U.S. consumer becoming increasingly more confident: Charles Schwab's chief global investment strategist
U.S. consumer confidence cooled for the first time in seven weeks, raising the prospects of a tempering in the economic recovery as a pickup in COVID-19 infections prompts several states to dial back reopenings.
The Bloomberg Consumer Comfort Index slipped 0.4 point to 42.9 in the week ended July 5, according to data out Thursday. A measure of attitudes about the buying climate and a gauge of sentiment among respondents in the South, where outbreaks have been prominent, both dropped to three-week lows.

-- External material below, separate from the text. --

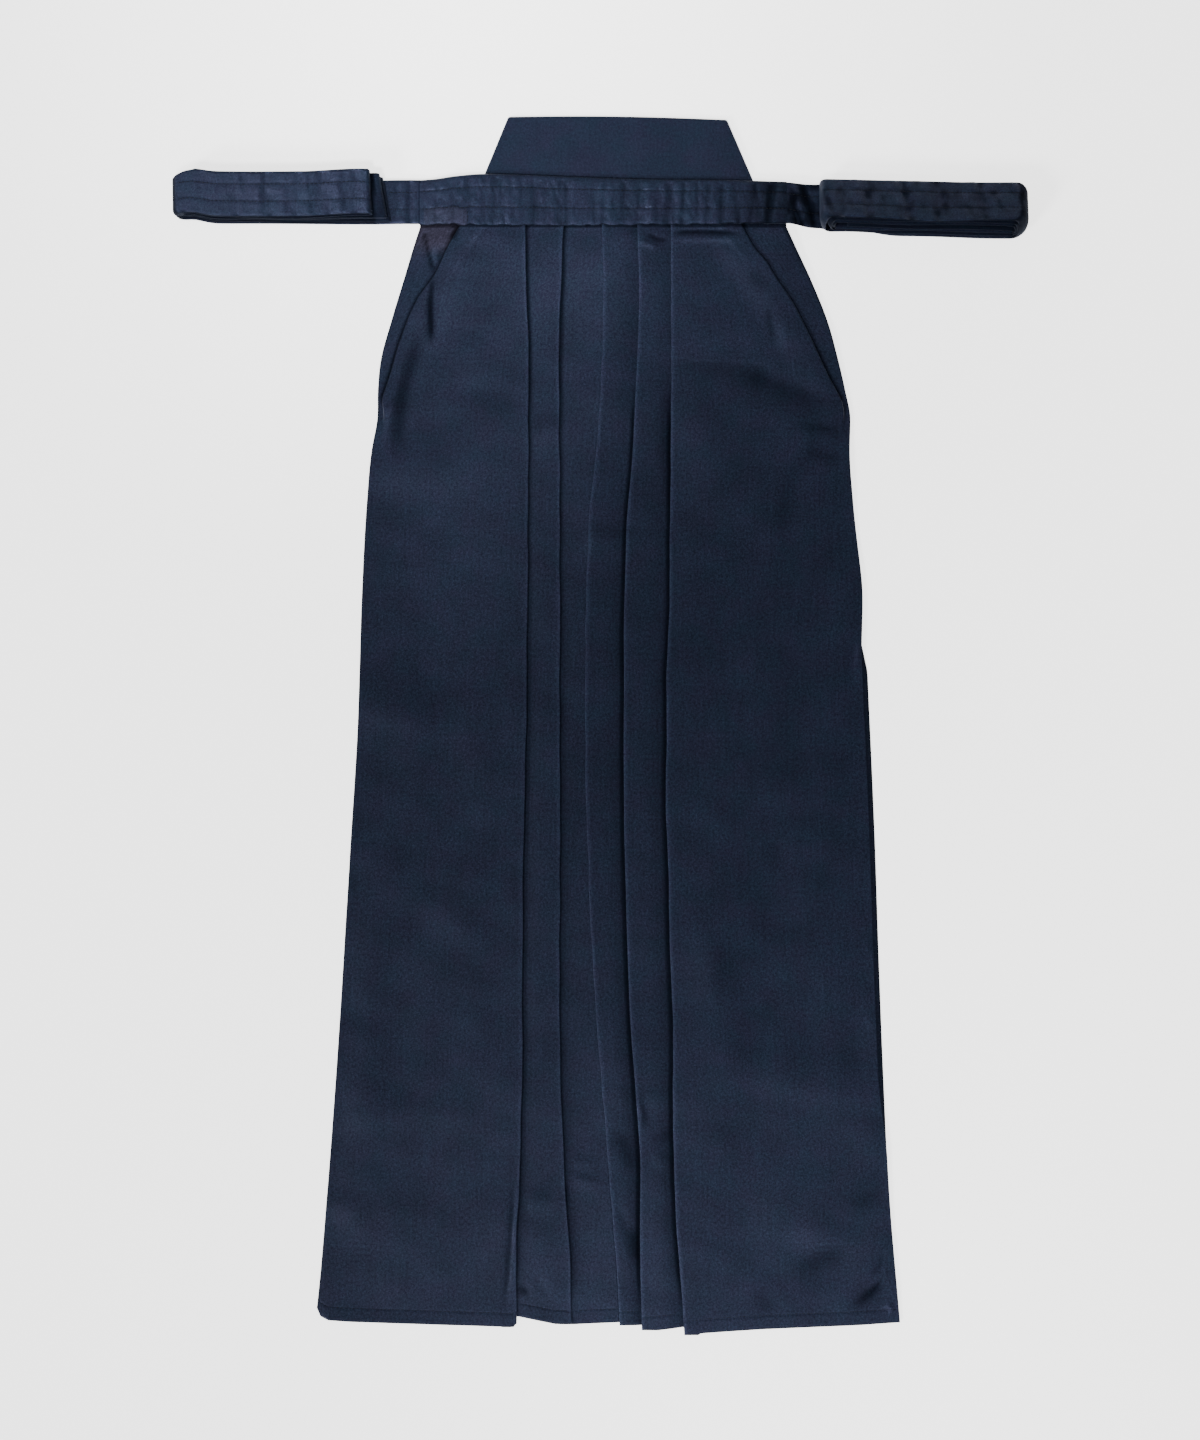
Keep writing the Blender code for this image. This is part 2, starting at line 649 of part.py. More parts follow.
def main():
    for old in list(bpy.data.objects):
        bpy.data.objects.remove(old, do_unlink=True)
    hakama = bpy.data.collections.new("hakama_trousers")
    bpy.context.scene.collection.children.link(hakama)
    twill = material("navy_twill", NAVY, 0.85)
    board_cloth = material("navy_board_cloth", NAVY_SMOOTH, 0.8)
    strap_cloth = material("navy_strap_cloth", NAVY, 0.8)

    wall("back_right_leg", back_leg(RIGHT), CLOTH, twill, hakama)
    wall("back_left_leg", back_leg(LEFT), CLOTH, twill, hakama)
    wall("gusset", gusset(), CLOTH, twill, hakama)
    wall("front_right_leg", front_leg(RIGHT), CLOTH, twill, hakama)
    wall("front_left_leg", front_leg(LEFT), CLOTH, twill, hakama)
    back_board(board_cloth, hakama)
    wall("waistband", waistband(), STRAP, strap_cloth, hakama)
    wall("front_strap_right", front_strap(RIGHT), STRAP, strap_cloth, hakama)
    wall("front_strap_left", front_strap(LEFT), STRAP, strap_cloth, hakama)
    wall("back_strap_right", back_strap(RIGHT), CLOTH, strap_cloth, hakama)
    wall("back_strap_left", back_strap(LEFT), CLOTH, strap_cloth, hakama)


if __name__ == "__main__":
    main()
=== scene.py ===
"""Looks of a pair of hakama trousers laid flat, front up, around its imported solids.

All sizes are in millimetres until a mesh is made. The frame is the part's own: +X is the
wearer's left, +Y runs from the hem to the waist, +Z is up from the surface it lies on.
Each piece of cloth is a surface of two parameters, worked out as whole arrays. It follows
the middle of its own solid, and adds the wearing creases, puckers, turned hem and stitches.
"""

import logging
import math
from dataclasses import dataclass, field
from enum import Enum
from functools import cached_property

import bpy
import numpy as np
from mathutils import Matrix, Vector
from numpy.typing import NDArray


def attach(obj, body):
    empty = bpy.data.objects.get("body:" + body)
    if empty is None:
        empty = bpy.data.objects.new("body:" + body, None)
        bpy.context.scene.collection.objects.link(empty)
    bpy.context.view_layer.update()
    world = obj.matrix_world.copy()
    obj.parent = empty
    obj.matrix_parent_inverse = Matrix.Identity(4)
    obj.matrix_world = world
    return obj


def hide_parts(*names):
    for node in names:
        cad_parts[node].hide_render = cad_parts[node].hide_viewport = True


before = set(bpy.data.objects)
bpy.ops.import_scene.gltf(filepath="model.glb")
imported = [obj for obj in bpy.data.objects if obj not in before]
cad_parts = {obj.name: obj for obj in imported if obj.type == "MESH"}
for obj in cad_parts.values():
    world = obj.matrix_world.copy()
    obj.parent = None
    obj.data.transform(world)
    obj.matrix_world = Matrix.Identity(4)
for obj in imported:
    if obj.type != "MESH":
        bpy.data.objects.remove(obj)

Array = NDArray[np.float64]
Faces = NDArray[np.int32]
Pair = tuple[float, float]
Triple = tuple[float, float, float]
Line = tuple[Array, Array]  # places on the cloth, and the way up at each of them
Fold = tuple[float, float, float, float]  # place along a strip, height, lean and width
Piece = bpy.types.Object
Material = bpy.types.Material
Socket = bpy.types.NodeSocket

LOG = logging.getLogger("hakama")
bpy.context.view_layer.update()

MM = 0.001
ROOT = "root"

# Cloth
CLOTH = 0.4  # wall of a panel
STRAP = 1.2  # wall of the front strap
PLY = 0.58  # from one layer of a pleat to the next, middle to middle
FOLD_REACH = PLY / 2 + CLOTH / 2  # from a pressed edge to the middle of its fold
LOOSE = 0.7  # how high a panel lies over the solids' own bed, so that it can sink

# The solids that this cloth stands for
SOLID_CLOTH = 1.0
SOLID_PLY = 1.5
REST_GAP = 0.4  # between pieces that lie on each other

# Lengths
WAIST_Y = 413.5
HEM_CURVE_Y = -352.0
HEM_ROW_Y = -497.0
SLIT_END_Y = 45.0


class Side(Enum):
    """The wearer's side, as the sign of X."""

    RIGHT = -1
    LEFT = 1

    @property
    def word(self) -> str:
        """The side's name in the names of nodes and pieces."""
        return self.name.lower()


# ---------------------------------------------------------------- curves and fields
def smooth(share: Array | float) -> Array:
    """Eased share: 3t² - 2t³ with t clamped to 0..1, so both ends are level."""
    t = np.clip(share, 0.0, 1.0)
    return t * t * (3.0 - 2.0 * t)


@dataclass(frozen=True)
class Track:
    """A smooth curve through a short table of places and values.

    Between two rows it is the cubic with their values and tangents. A tangent is the mean
    of the slopes on both sides, or zero where these have opposite signs.
    """

    places: tuple[float, ...]
    values: tuple[float, ...]

    def __call__(self, where: Array | float) -> Array:
        """Values of the curve.

        Args:
            where: places along the table, clamped to its ends.

        Returns:
            The value at each place, in the shape of where.
        """
        order = np.argsort(self.places)
        xs = np.array(self.places, float)[order]
        ys = np.array(self.values, float)[order]
        slopes = np.diff(ys) / np.diff(xs)
        tangents = np.concatenate([slopes[:1], (slopes[:-1] + slopes[1:]) / 2, slopes[-1:]])
        tangents[1:-1][slopes[:-1] * slopes[1:] <= 0] = 0.0
        where = np.clip(np.asarray(where, float), xs[0], xs[-1])
        i = np.clip(np.searchsorted(xs, where) - 1, 0, len(xs) - 2)
        step = xs[i + 1] - xs[i]
        t = (where - xs[i]) / step
        start = ys[i] * (1 + 2 * t) * (1 - t) ** 2 + tangents[i] * step * t * (1 - t) ** 2
        end = ys[i + 1] * t * t * (3 - 2 * t) + tangents[i + 1] * step * t * t * (t - 1)
        return start + end


@dataclass(frozen=True)
class Waves:
    """Soft uneven height: a seeded sum of plane waves between two wavelengths."""

    seed: int
    height: float
    shortest: float
    longest: float
    count: int = 14
    stretch: tuple[float, float] = (1.0, 1.0)

    def __call__(self, x: Array | float, y: Array | float) -> Array:
        """Sum of count sines in random directions, scaled to a root mean square of height.

        Args:
            x: places across.
            y: places along. The two numbers of stretch lengthen the waves in x and y.

        Returns:
            The height at each place.
        """
        draw = np.random.default_rng(self.seed)
        lengths = np.exp(draw.uniform(math.log(self.shortest), math.log(self.longest), self.count))
        angles = draw.uniform(0, math.tau, self.count)
        phases = draw.uniform(0, math.tau, self.count)
        total = np.zeros(np.broadcast(x, y).shape)
        for length, angle, phase in zip(lengths, angles, phases):
            k = math.tau / length
            across, along = math.cos(angle) / self.stretch[0], math.sin(angle) / self.stretch[1]
            total += np.sin(k * (x * across + y * along) + phase)
        return self.height * total * math.sqrt(2.0 / self.count)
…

The pause in the overall gauge’s upward momentum since a six-year low in mid-May highlights the link between Americans’ concerns about the pandemic and the outlook for consumer spending. With some states freezing or rolling back their economic reopenings, the health concerns and uncertainty threaten to slow the recovery speed for an economy that entered a recession in February.
The CCI is 24.4 points below its two-decade high in late January and 8.2 points higher than the May low.
The gauge of personal finances also dropped last week as consumers remained cautious about their incomes. At the same time, an index of sentiment about the national economy advanced to an almost three-month high in the wake of consecutive monthly record increases in payrolls.
Further declines in consumer sentiment could add to concerns that the recent bounceback in the economy is beginning to level off. Some workers who were rehired have already been fired again amid a pause in reopenings. Concerns about the opening of schools in the fall also add to trepidation about recovery.
The comfort figures also showed the gender gap in confidence narrowed to its smallest point since March 2017 as confidence among women strengthened.